# Former (1987) Blazer Draftee Gets Life For Drug Distribution



## ABM

From: AP Report



> HARRISONBURG, Va. - Former Florida State basketball star Norwood "Pee Wee" Barber Jr. has been sentenced to life in federal prison for conspiracy to distribute drugs.
> 
> Wednesday's sentencing was for Barber's third conviction on drug-dealing charges - which triggered a mandatory life sentence.
> 
> Barber nodded in acknowledgment as U.S. District Judge Samuel Wilson reviewed his convictions in 1990 and 1993 in Rockingham County Circuit Court.
> 
> "I don't know what to say when a person is facing a mandatory life sentence," Wilson said. "It's heartbreaking."
> 
> Barber, 41, was convicted in July of conspiracy to distribute 50 grams or more of crack cocaine, Assistant U.S. Attorney Bill Gould said. The case stemmed from activities from October 2002 to December 2004, and he was arrested as part of a federal investigation.
> 
> A junior college transfer, Barber led Florida State in scoring in the 1985-86 and 1986-87 seasons with the Seminoles.
> 
> In two seasons at Florida State, the 5-foot-11 Barber scored 1,062 points and averaged 18 points a game. He scored 40 points against Miami and 35 at Memphis State in games just two weeks apart in February 1987.
> 
> Barber took advantage of the 3-point rule that took effect in the 1986-87 season, hitting 44.7 percent of his tries. He ranks third all-time at Florida State in accuracy from long range and is fifth at the school with a 78.7 career free throwing shooting mark.
> 
> He was drafted by the Portland Trail Blazers in the 1987 NBA draft, but didn't make the team.


----------



## Schilly

Well now that he has teh credentials he should try out again.


----------



## ABM

Schilly said:


> Well now that he has teh credentials he should try out again.

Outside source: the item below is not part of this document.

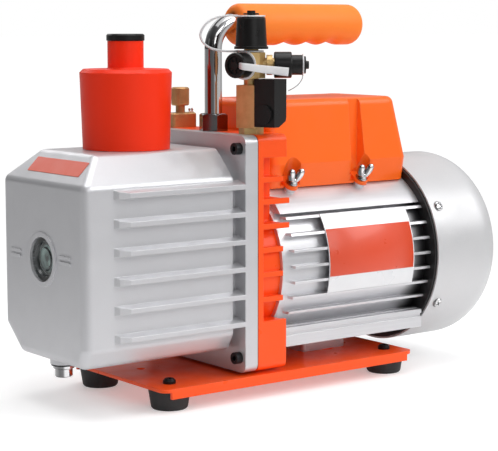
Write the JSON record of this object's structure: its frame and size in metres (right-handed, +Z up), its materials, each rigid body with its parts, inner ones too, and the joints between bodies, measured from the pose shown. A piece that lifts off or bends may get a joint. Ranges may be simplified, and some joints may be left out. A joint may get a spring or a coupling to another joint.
{
  "type": "rotary vane vacuum pump",
  "caption": "Oil-sealed rotary vane vacuum pump: finned oil tank, bracket, finned motor with fan cover, carry handle, exhaust filter and capped inlet valve.",
  "frame": {"origin": "middle of the footprint, on the plane that the rubber feet stand on", "axes": "+X from the oil tank to the fan cover, +Y across the machine away from the inlet ports, +Z up"},
  "size_m": [0.386, 0.15, 0.2855],
  "materials": {
    "cast_aluminium": "satin silver casting",
    "finned_aluminium": "bright silver extrusion",
    "clear_glass": "clear moulded lens",
    "black_rubber": "matte black",
    "bright_metal": "bright plated",
    "gasket": "matte",
    "black_screws": "black oxide",
    "filter_plastic": "satin red-orange",
    "filter_media": "pressed fibre",
    "black_plastic": "satin black",
    "chrome_tube": "polished chrome",
    "grip_plastic": "soft matte orange",
    "brass": "machined brass",
    "white_strap": "translucent white",
    "steel": "ground steel",
    "orange_paint": "gloss powder coat",
    "orange_plastic": "satin orange",
    "switch_red": "gloss red",
    "capacitor_can": "satin black",
    "lamination_steel": "laminated",
    "copper_winding": "varnished copper",
    "black_metal": "matte black",
    "fan_plastic": "moulded black",
    "grey_paint": "satin light grey",
    "label_plate": "printed plate, blank",
    "cast_iron": "machined grey iron",
    "vane_composite": "filled resin"
  },
  "bodies": {
    "pump": {"ballast_valve_body": "brass", "base_plate": "orange_paint", "capacitors": "capacitor_can", "divider_plate": "cast_iron", "fan_cover": "grey_paint", "fan_cover_screws": "bright_metal", "first_stage_cylinder": "cast_iron", "foot_screws": "black_screws", "handle_grip": "grip_plastic", "handle_nut": "bright_metal", "handle_tube": "chrome_tube", "inlet_valve_body": "brass", "motor_bearings": "steel", "motor_housing": "finned_aluminium", "nameplate": "label_plate", "oil_tank": "cast_aluminium", "power_inlet": "black_plastic", "pump_bracket": "orange_paint", "pump_end_plate": "cast_iron", "rear_end_shield": "black_metal", "rubber_feet": "black_rubber", "second_stage_cylinder": "cast_iron", "shaft_seal": "black_rubber", "sight_glass": "clear_glass", "solenoid_coil": "black_plastic", "stator_core": "lamination_steel", "stator_windings": "copper_winding", "switch_bezel": "black_plastic", "tank_gasket": "gasket", "tank_screws": "black_screws", "top_cover": "orange_plastic"},
    "shaft": {"motor_shaft": "steel", "motor_rotor": "lamination_steel", "cooling_fan": "fan_plastic", "shaft_coupling": "steel", "first_stage_rotor": "steel", "second_stage_rotor": "steel", "vane_springs": "steel"},
    "first_stage_vane_a": {"first_stage_vane_a": "vane_composite"},
    "first_stage_vane_b": {"first_stage_vane_b": "vane_composite"},
    "second_stage_vane_a": {"second_stage_vane_a": "vane_composite"},
    "second_stage_vane_b": {"second_stage_vane_b": "vane_composite"},
    "exhaust_cup": {"exhaust_cup": "filter_plastic", "exhaust_filter_element": "filter_media"},
    "exhaust_plug": {"exhaust_plug": "black_plastic"},
    "drain_plug": {"drain_plug": "bright_metal", "drain_washer": "black_rubber"},
    "ballast_knob": {"ballast_knob": "brass"},
    "wing_screw_1": {"wing_screw_1": "chrome_tube"},
    "wing_screw_2": {"wing_screw_2": "chrome_tube"},
    "wing_screw_3": {"wing_screw_3": "chrome_tube"},
    "wing_screw_4": {"wing_screw_4": "chrome_tube"},
    "top_cap": {"top_cap": "black_plastic", "top_cap_tether": "white_strap"},
    "front_cap": {"front_cap": "black_plastic", "front_cap_tether": "white_strap"},
    "side_cap": {"side_cap": "black_plastic", "side_cap_tether": "white_strap"},
    "solenoid_plunger": {"solenoid_plunger": "steel"},
    "switch_rocker": {"switch_rocker": "switch_red"}
  },
  "joints": [
    {"name": "shaft_spin", "type": "hinge", "parent": "pump", "child": "shaft", "pos_m": [0, 0, 0.091], "axis": [1, 0, 0], "continuous": true},
    {"name": "first_stage_vane_a_slide", "type": "slide", "parent": "shaft", "child": "first_stage_vane_a", "axis": [0, -1, 0], "range_m": [0, 0.0032]},
    {"name": "first_stage_vane_b_slide", "type": "slide", "parent": "shaft", "child": "first_stage_vane_b", "axis": [0, 1, 0], "range_m": [0, 0.0032]},
    {"name": "second_stage_vane_a_slide", "type": "slide", "parent": "shaft", "child": "second_stage_vane_a", "axis": [0, -1, 0], "range_m": [0, 0.0032]},
    {"name": "second_stage_vane_b_slide", "type": "slide", "parent": "shaft", "child": "second_stage_vane_b", "axis": [0, 1, 0], "range_m": [0, 0.0032]},
    {"name": "exhaust_cup_lift", "type": "slide", "parent": "pump", "child": "exhaust_cup", "axis": [0, 0, 1], "range_m": [0, 0.04]},
    {"name": "exhaust_plug_lift", "type": "slide", "parent": "exhaust_cup", "child": "exhaust_plug", "axis": [0, 0, 1], "range_m": [0, 0.025]},
    {"name": "drain_plug_drop", "type": "slide", "parent": "pump", "child": "drain_plug", "axis": [0, 0, -1], "range_m": [0, 0.016]},
    {"name": "ballast_turn", "type": "hinge", "parent": "pump", "child": "ballast_knob", "pos_m": [-0.038, 0.052, 0.215], "axis": [0, 0, 1], "range_deg": [0, 270]},
    {"name": "wing_screw_1_turn", "type": "hinge", "parent": "pump", "child": "wing_screw_1", "pos_m": [-0.0015, -0.03998, 0.15256], "axis": [0, -0.5446, 0.8387], "continuous": true},
    {"name": "wing_screw_2_turn", "type": "hinge", "parent": "pump", "child": "wing_screw_2", "pos_m": [-0.0015, 0.03998, 0.15256], "axis": [0, 0.5446, 0.8387], "continuous": true},
    {"name": "wing_screw_3_turn", "type": "hinge", "parent": "pump", "child": "wing_screw_3", "pos_m": [0.067, -0.03998, 0.15256], "axis": [0, -0.5446, 0.8387], "continuous": true},
    {"name": "wing_screw_4_turn", "type": "hinge", "parent": "pump", "child": "wing_screw_4", "pos_m": [0.067, 0.03998, 0.15256], "axis": [0, 0.5446, 0.8387], "continuous": true},
    {"name": "top_cap_lift", "type": "slide", "parent": "pump", "child": "top_cap", "axis": [0, 0, 1], "range_m": [0, 0.02]},
    {"name": "front_cap_pull", "type": "slide", "parent": "pump", "child": "front_cap", "axis": [-0.9455, -0.3256, 0], "range_m": [0, 0.016]},
    {"name": "side_cap_pull", "type": "slide", "parent": "pump", "child": "side_cap", "axis": [0.809, -0.5878, 0], "range_m": [0, 0.02]},
    {"name": "plunger_lift", "type": "slide", "parent": "pump", "child": "solenoid_plunger", "axis": [0, 0, 1], "range_m": [0, 0.004], "stiffness_N_per_m": 60},
    {"name": "rocker_rock", "type": "hinge", "parent": "pump", "child": "switch_rocker", "pos_m": [0.031, 0.0386, 0.187], "axis": [1, 0, 0], "range_deg": [-22, 0]}
  ]
}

Hey, did you ever find/purchase that steam locomotive for your son? You're right, that was pretty uncanny of me to find the same exact one you were trying to get. _(Rod Serling makes his appearance in the corner..)_


----------



## Dan

I was thinking it was Ronnie Murphy. Now there's a tool if there ever was one.


----------



## Schilly

ABM said:


> Hey, did you ever find/purchase that steam locomotive for your son?


You know I found it locally for less money...Go figure.


----------



## zagsfan20

Those darn jailblazers.... :nonono: 










:biggrin:


----------